Your VodkaPundit Holiday Cocktail Guide

Here at Villa Verde, every holiday get-together starts with a cocktail or two. So there are a few things I share with my friends and family in the real world, and have decided this year to share with my friends and family in the virtual world at PJ Media.


On Thanksgiving and Christmas Eve Day mornings, it’s Bloody Marys or bust. It doesn’t matter whether I’m the host or the guest, everybody expects me to make…

Steve’s Stripped-Down Bloodys

Each Bloody Mary requires:

• 1.5 oz. Tito’s Handmade Vodka
• 3 oz Low Sodium V-8. (V-8 has more flavor going on than mere tomato juice does, and the low-sodium variety really lets the veggie flavors shine through)
• 1/2 oz lime juice
• 1/2 oz lemon juice
• 2 dashes Worcestershire (Lea & Perrins only, please)
• 2 dashes Tabasco (add or subtract to taste)
• 1 tsp freshly grated horseradish

I make ’em by the pitcher, stirring gently, then pour over ice, and garnish. You should garnish with whatever suits your fancy, but I’m partial to bacon. Sometimes, as in this example, I’m too busy in the kitchen to bother with anything other than ice.

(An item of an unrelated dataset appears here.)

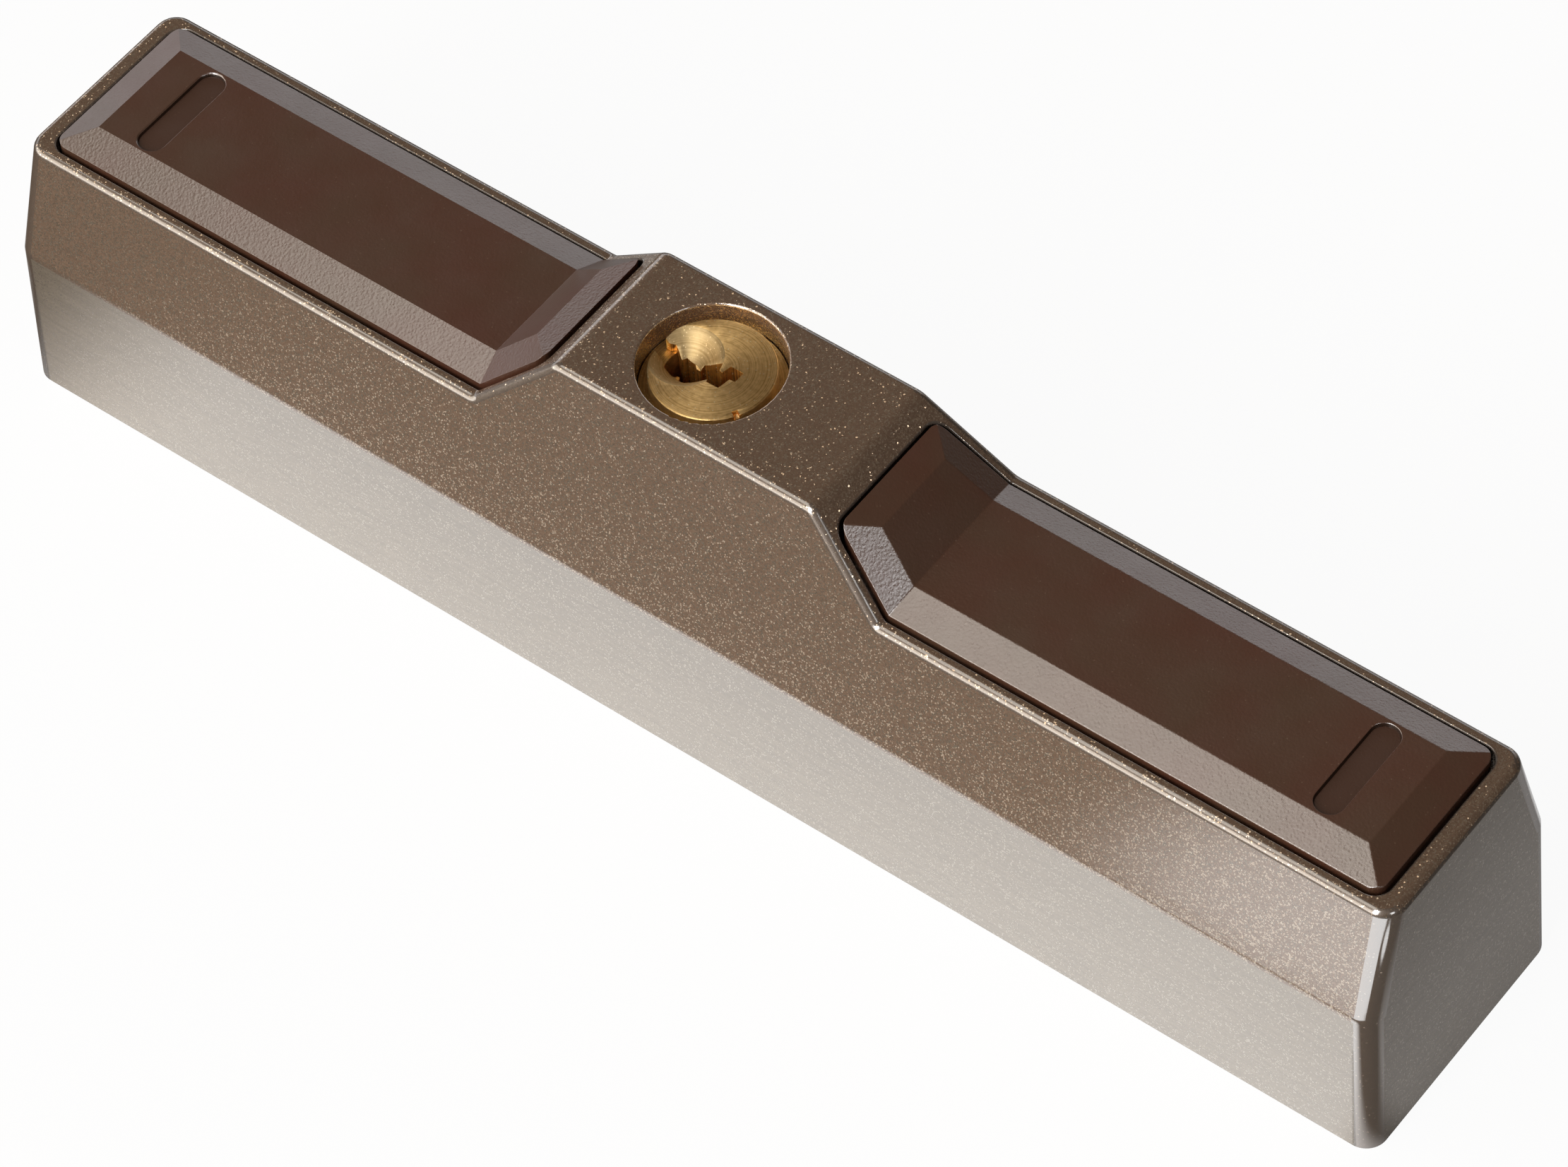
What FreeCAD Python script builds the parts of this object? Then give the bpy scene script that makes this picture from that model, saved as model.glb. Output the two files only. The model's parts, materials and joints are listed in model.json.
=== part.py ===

I’d spent years up-armoring my Bloodys with more and more ingredients until they’d become a bloody mess. The year I tried adding muddled cucumber on top of everything else, my wife took a sip, made a face, and said, “This is gazpacho with vodka in it.” Since then, I’ve pared it down to its Bloody essence, and haven’t had a complaint.

Shake, Shake, Shake

(Product image courtesy of Amazon.)

The perfect cocktail often starts with a cocktail shaker. This sleek stainless-steel number from Oxo is my go-to, and unlike many steel models, it features double-wall construction for excellent insulation. The pop-top pouring mechanism is nifty, too, and makes a satisfying little click when you open it.

For the Scotch-Lover in Your Life (Especially If It’s You)

(Photo courtesy of the distiller.)

Smooth as a Highland, much meatier than a Speyside, and without punching you in the mouth with a fist made of peat like so many other Islay scotches do, the Bowmore 15 is Islay single malt scotch done right. This is my go-to when I want a treat for myself on a winter evening, or want to treat my friends who just came in from the cold.

Serve neat, or with a single cube of ice if you must.

Scott’s Patented Ancho Chili Manhattan

This one is mine. Make your own.

Aside from my lovely niece, the Ancho Chili Manhattan might be my brother-in-law Scott’s finest creation.

You’ll need:

• 2 oz Rye (Basil Hayden preferred)
• 1 oz Ancho Reyes (not Verde)
• 5-6 dashes chocolate mole bitters

Shake lovingly over whole ice, strain into a martini glass, and garnish with a thin slice of deseeded Serrano pepper. These aren’t easy to drink slowly, but if you manage to do so, then the pepper is very nicely marinated at the end.

The Perfect Wine Tool

(Product image courtesy of IWA.)

Forget the fancy cork-pullers with the rabbit ears or the air injection or any of that. All you need is a waiter’s corkscrew, and — if you don’t already know how — exactly one lesson on how to use the two-step process to safely pull the cork without breakage. A nice wood-handle model like this one isn’t cheap, but it’ll last a lifetime and makes a lovely gift.

After Dinner

The Duque. (Image courtesy of the distiller.)

The night I first visited the home of the man who would become my father-in-law, we hit it off so well that he asked me to stick around for an after-dinner brandy. He told me he had something special — his favorite brandy ever — from Spain, where he’d served two Air Force tours.


Out loud I said, “Please, that sounds great.” On the inside I was thinking, “What are you talking about? The French make the best brandy.” Then Dick poured me a generous snifter of Gran Duque d’Alba, I took a sip, and thought (not for the first time), “Screw the French!” True story.

Eighteen years later, it’s hardly a Thanksgiving or Christmas dinner if we don’t pop open the Duque afterward. Traditions can be important, especially the ones you invent yourself with friends and family. And this one is vital.

That’s it for this year’s little cocktail guide. It isn’t supposed to be all-encompassing, because there’s always more to learn and share. So if there’s anything you’d like to share, please add it in the comments. Maybe it’ll even make next year’s edition.

Happy Thanksgiving, and a very merry Christmas or happy Chanuka to you.